The challenges that come with this high end concept are many, and they are here by design — it is often argued that Lopatin sees history as a sequence of separate events merging in a “funnel”, collected and disseminated by the Internet, or a cyclical concept in which humanity repeats its mistakes until it becomes extinct. “Retrofuturism” is a word often thrown around and misused, and while it does come to mind, it would be reductive to describe MYRIAD’s sound that way. If anything, it feels as if Lopatin is trying to challenge the notion of history being either finitely sequential or infinitely definably cyclical; his melodies compress the whole of human condition in a single continuum, in which all of existence is undisputedly part of the same experience, regardless of the perspective.
All these ideas leave plenty to absorb, and the band doesn’t shy away from continuously daring you to do so, be it through classical harpsichord arrangements, designed to evoke sentimentality, or extended sampled timbres rippling for what seems like ages without ever really taking off, maintaining the state of plateau which slyly induces discomfort. In terms of the music itself, Lopatin’s vision has long been beyond the binary “good” or “bad” music labeling, but here he at his best when he’s at his most structured. “We’ll Take It” and “Black Snow” may be the closest he has ever come to a traditional song layout, but these tunes, both lyrically and melodically, convey messages which could otherwise be lost in the more abstract melodies, many of which are slightly improvised live.
Given how much effort he has invested in this celebration of epistemological skepticism, it’s good to have a fallback, a shortcut of sorts, if you happen not to be in the mood to think too much. Otherwise, all 75 minutes are airtight and the decision to not make the show longer than that is a welcome one. If you follow the rabbit hole and try to devise a narrative from the angelic sounds and frequently demonic, disturbing imagery that accompanies it, you may find yourself gasping halfway through.

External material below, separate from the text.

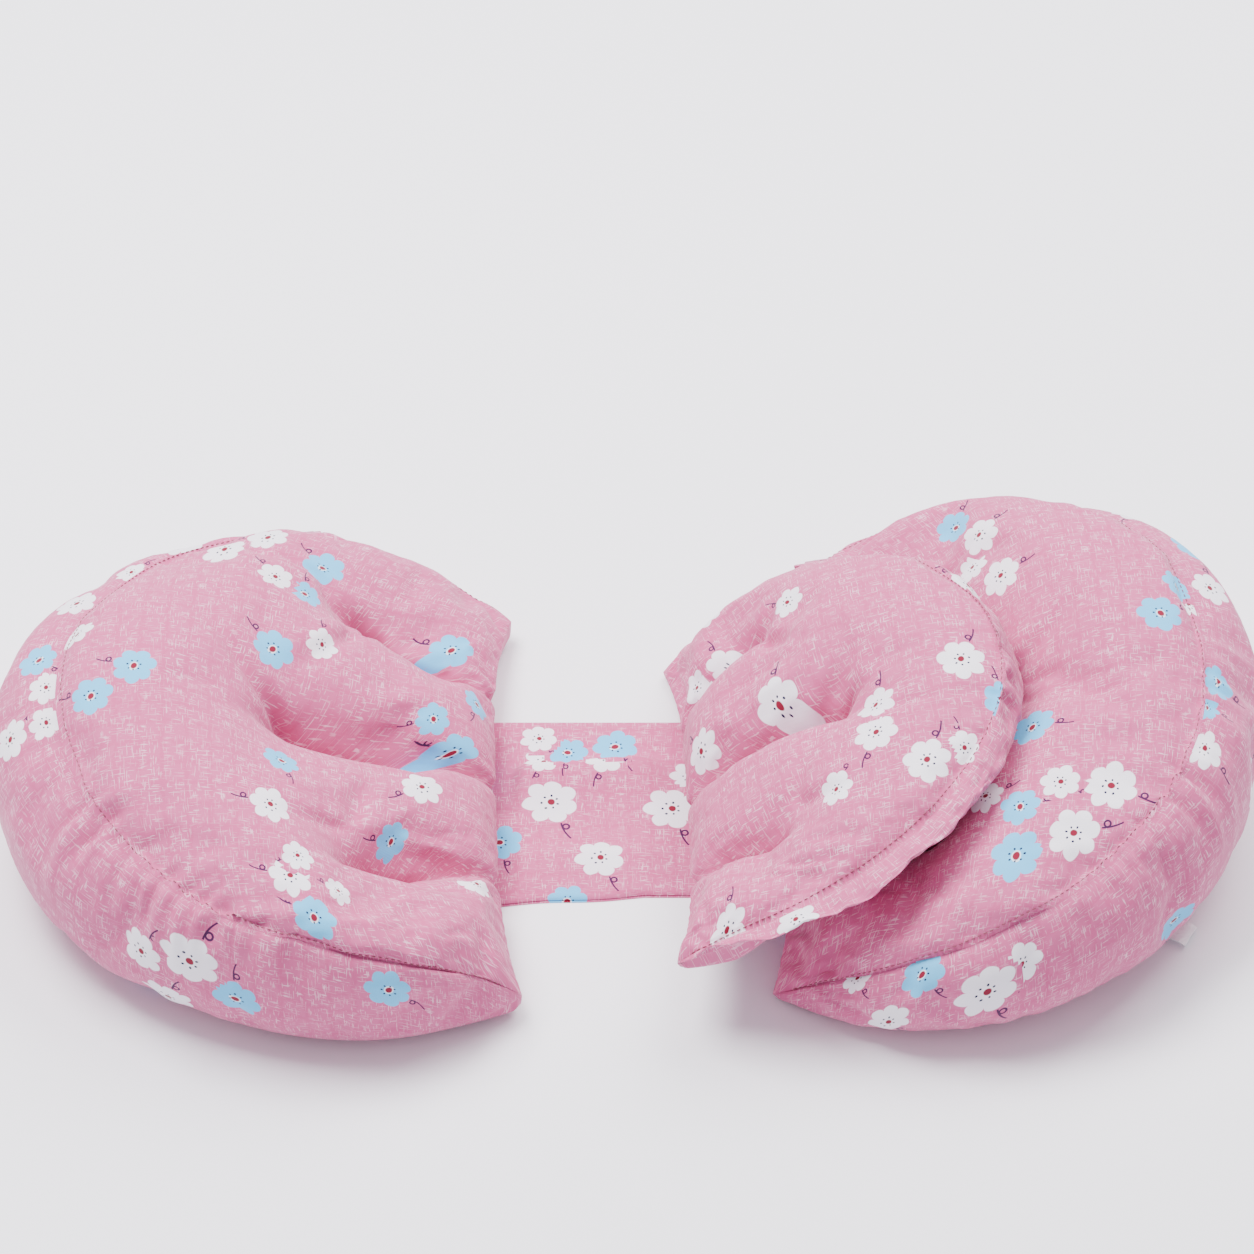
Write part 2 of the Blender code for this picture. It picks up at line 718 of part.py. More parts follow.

It is genuinely strange to witness a tightly woven performance in which barely a toehold is offered to anyone seeking to be guided toward a meaning, inside or outside the sound but this is precisely what Lopatin aims for — and his band, their vision, pulls it off. Their insistence on audience’s deepest introspection is all but unbearable, and the experience is knowingly unpleasant at times, but chances are you will leave the venue deeply moved, possibly with a fresh perspective on life itself, which is the rarest of artistic commodities nowadays. But Lopatin knows that already, too. He just doesn’t want to make it too obvious.